Drupal has a number of tasks that need to run on a regular basis. The index for the search engine of the website needs to be indexed regularly to make sure all new content is added to the index. The xml sitemap can be submitted that way. All these "housekeeping items" can be initiated by cron.
Every drupal installation comes with a file called cron.php which is located at the root folder of the drupal installation. You can call the file through a web browser by domainname.com/cron.php. What you get is a blank screen. It does not produce any output.
Normal persons do not go to their browser every hour to visit that URL so most linux/unix provider offer a cron job through a control panel of some sort like Cpanel. In there you can specify to run this file on a regular basis.

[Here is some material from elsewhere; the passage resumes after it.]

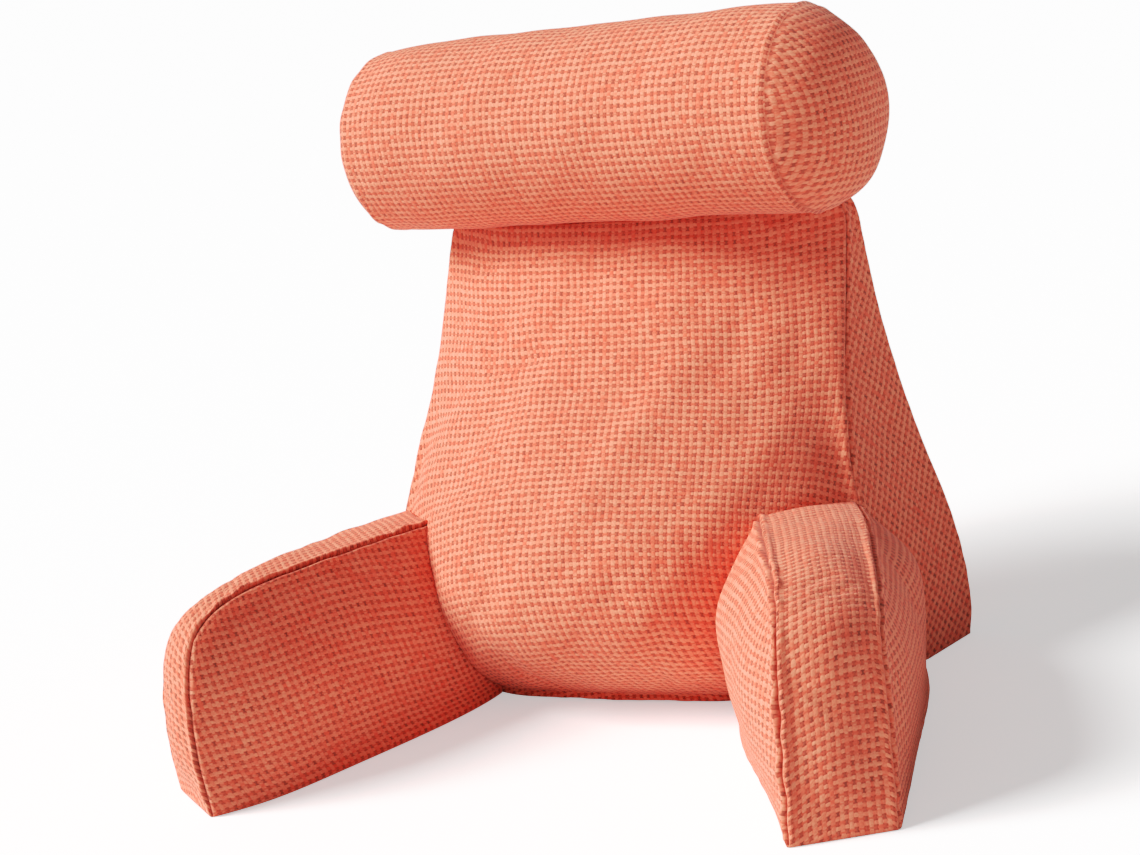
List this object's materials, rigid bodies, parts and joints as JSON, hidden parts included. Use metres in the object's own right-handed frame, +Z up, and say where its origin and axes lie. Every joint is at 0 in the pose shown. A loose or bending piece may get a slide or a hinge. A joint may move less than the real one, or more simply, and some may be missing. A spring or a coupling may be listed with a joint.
{
  "type": "backrest pillow",
  "caption": "Filled backrest pillow: a reclined wedge back with arms at both sides and a neck roll on top, all in coral basket-weave cloth.",
  "frame": {"origin": "on the floor, under the middle of the whole pillow's box", "axes": "+Z up, the sitter faces -Y and leans back towards +Y, +X to the right for a viewer in front"},
  "size_m": [0.7188, 0.5949, 0.639],
  "materials": {
    "coral_weave": "matt coarse basket weave"
  },
  "bodies": {
    "root": {"back_cushion": "coral_weave", "arm_left": "coral_weave", "arm_right": "coral_weave", "neck_roll": "coral_weave"}
  },
  "joints": []
}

So that's what I did, I specified the cron job from the example provided by my hosting provider site:
GET http://yourdomain.com/path_to_file/cgi-bin/file.cgi > /dev/null
I've recently changed the frequency with which it runs so now I have entries in my traffic report for cron.php. These are my apache log files, Google Analytics obviously is not affected by it.

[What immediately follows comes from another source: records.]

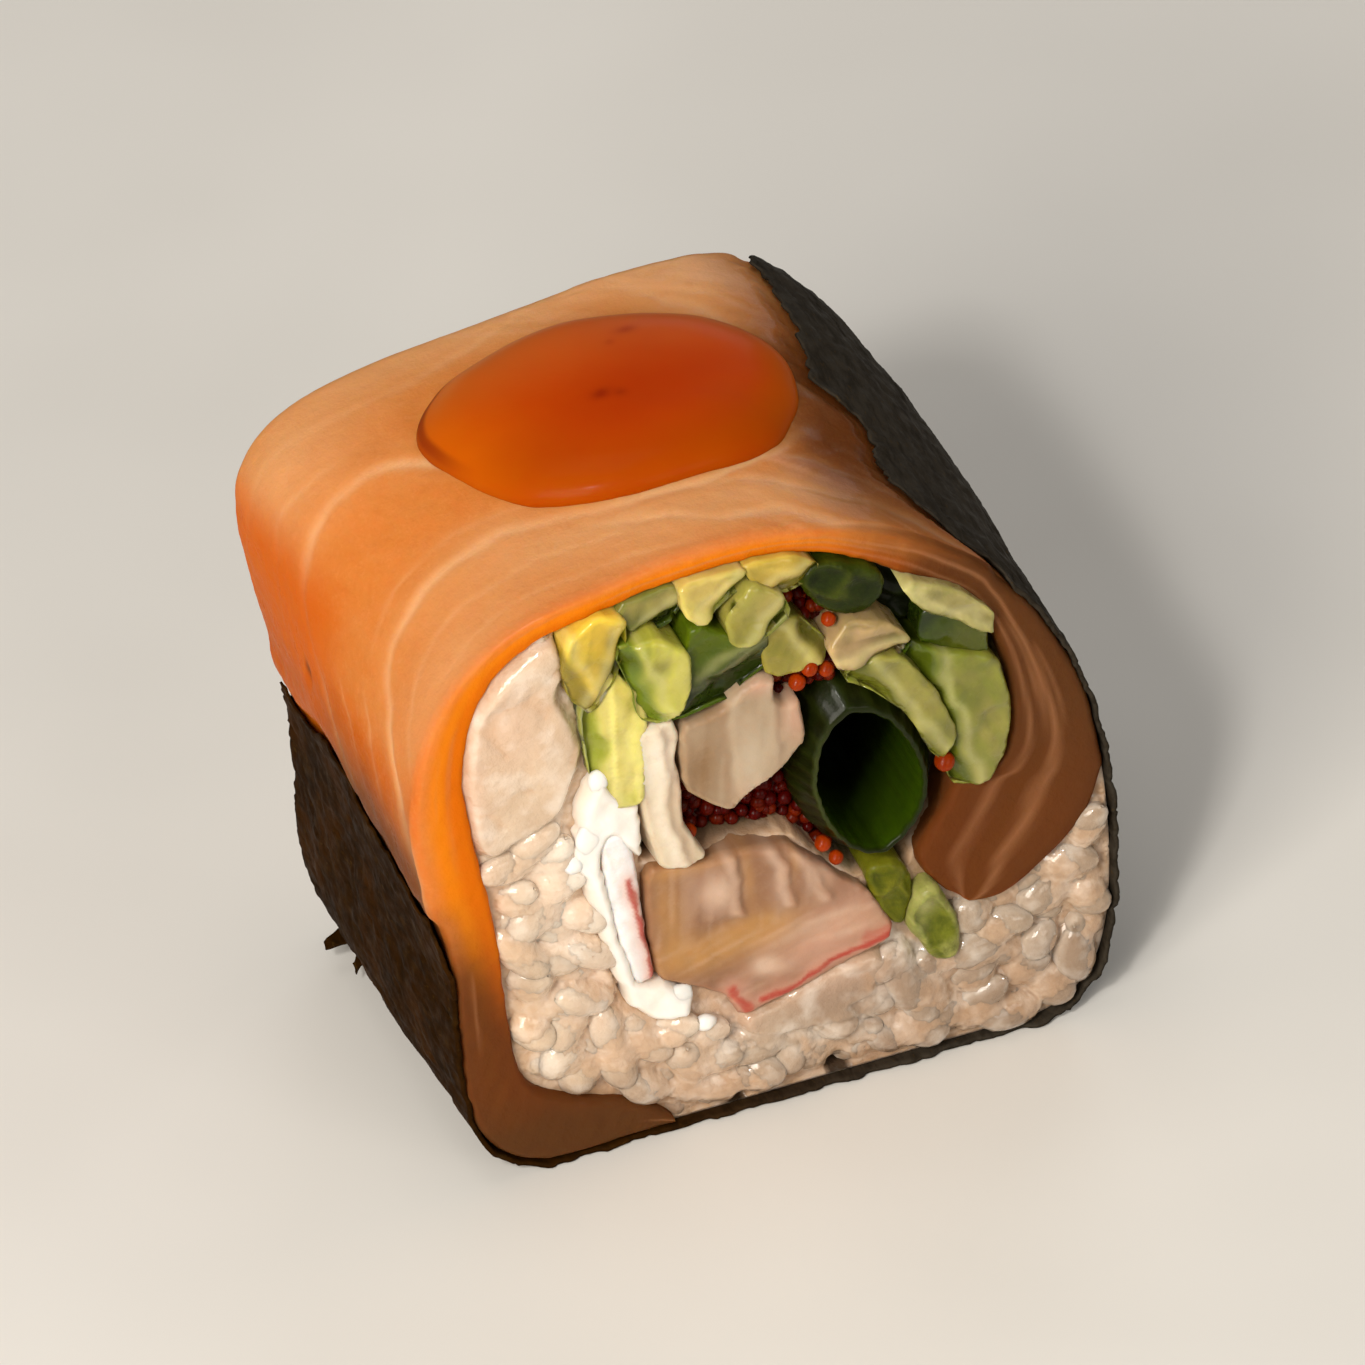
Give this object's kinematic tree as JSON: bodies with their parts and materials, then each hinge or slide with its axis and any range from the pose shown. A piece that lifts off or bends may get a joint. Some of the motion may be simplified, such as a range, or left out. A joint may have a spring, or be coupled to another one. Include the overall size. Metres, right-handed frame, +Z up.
{
  "type": "salmon maki roll slice",
  "caption": "Cut slice of a thick salmon maki roll: nori, salmon wrap, rice, crab stick, cucumber, scallion and roe, with a dollop of orange sauce on top.",
  "frame": {"origin": "bottom centre of the slice, on the surface it rests on", "axes": "+X across the cut face, +Y along the axis of the roll with the dressed cut face towards -Y, +Z up"},
  "size_m": [0.0414, 0.0272, 0.0432],
  "materials": {
    "nori": "thin pressed seaweed sheet, damp, dark green black with a faint sheen",
    "salmon": "raw salmon, moist, orange with pale fat lines",
    "rice": "cooked sushi rice, translucent, slightly sticky",
    "cream_cheese": "soft white cheese, satin",
    "crab_stick": "flaked crab stick, cream white to tan with a red skin line",
    "scallion": "hollow green onion leaf, moist",
    "leaf": "dark green vegetable skin, wet",
    "cucumber": "cut cucumber sticks, juicy, pale flesh and green skin",
    "roe": "small orange red fish roe, wet",
    "sauce": "thick glossy orange sauce"
  },
  "bodies": {
    "root": {"crab_chunk": "crab_stick", "crab_stick": "crab_stick", "crab_strip_side": "crab_stick", "crab_strip_upper": "crab_stick", "cream_cheese": "cream_cheese", "cucumber_block": "cucumber", "cucumber_diagonal": "cucumber", "cucumber_edge": "cucumber", "cucumber_long": "cucumber", "cucumber_olive": "cucumber", "cucumber_pink_edge": "cucumber", "cucumber_right_dark": "cucumber", "cucumber_rim": "cucumber", "cucumber_round": "cucumber", "cucumber_skin_slice": "cucumber", "cucumber_slab": "cucumber", "cucumber_top_dark": "cucumber", "cucumber_top_left": "cucumber", "cucumber_top_right": "cucumber", "leaf_right": "leaf", "leaf_top": "leaf", "nori": "nori", "rice": "rice", "roe_main": "roe", "roe_top": "roe", "roe_upper": "roe", "salmon_slice": "salmon", "sauce_dollop": "sauce", "scallion_bit": "scallion", "scallion_ring_bit": "scallion", "scallion_tube": "scallion"}
  },
  "joints": []
}
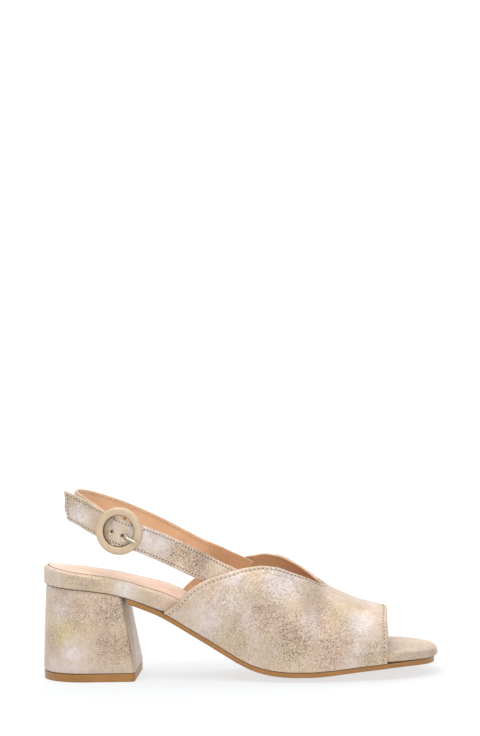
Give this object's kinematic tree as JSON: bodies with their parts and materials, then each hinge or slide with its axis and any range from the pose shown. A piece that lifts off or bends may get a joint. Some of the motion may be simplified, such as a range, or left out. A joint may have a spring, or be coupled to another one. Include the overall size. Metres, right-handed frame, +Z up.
{
  "type": "slingback sandal",
  "caption": "Slingback sandal with a covered block heel, V-throat peep-toe vamp in pearly leather and a round buckle on the ankle strap.",
  "frame": {"origin": "on the floor under the middle of the shoe's length", "axes": "+X from the heel to the toe, +Y to the inner side of the foot, +Z up"},
  "size_m": [0.2369, 0.0806, 0.1138],
  "materials": {
    "metallic_leather": "pearly fine grain",
    "metallic_leather_strap": "pearly fine grain",
    "metallic_leather_wrap": "pearly fine grain",
    "sock_leather": "smooth matte",
    "sole_leather": "waxed edge",
    "heel_tip": "satin",
    "pale_gold_metal": "brushed pale gold"
  },
  "bodies": {
    "root": {"heel_top_piece": "heel_tip", "heel": "metallic_leather", "outsole": "sole_leather", "footbed": "metallic_leather_wrap", "insole": "sock_leather", "upper": "metallic_leather", "sling_strap": "metallic_leather_strap", "buckle_strap": "metallic_leather_strap", "buckle_ring": "pale_gold_metal", "buckle_prong": "pale_gold_metal"}
  },
  "joints": []
}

Php runs as an apache module as well as command line driven. So I tried the command line version but the direct reference ends up in errors.
After a little searching on the drupal website I've managed to configure it correctly. What I have done is create a file called cron.sh and i've uploaded it to the folder above the document root and i've made it executable. Here is the content :
#!/bin/sh
ROOT=/your document root goes here
cd $ROOT
/bin/env - HTTP_HOST=websitenamegoeshere.com SCRIPT_FILENAME=$ROOT/cron.php
/usr/local/bin/php -q $ROOT/cron.php
In the cron setting in the website control panel I've specified to run every 15 minutes:
$HOME/cron.sh > $HOME/cronlog.log
It could be though that your php is located at /usr/bin/php instead of /usr/local/bin/php.
Works like a charm.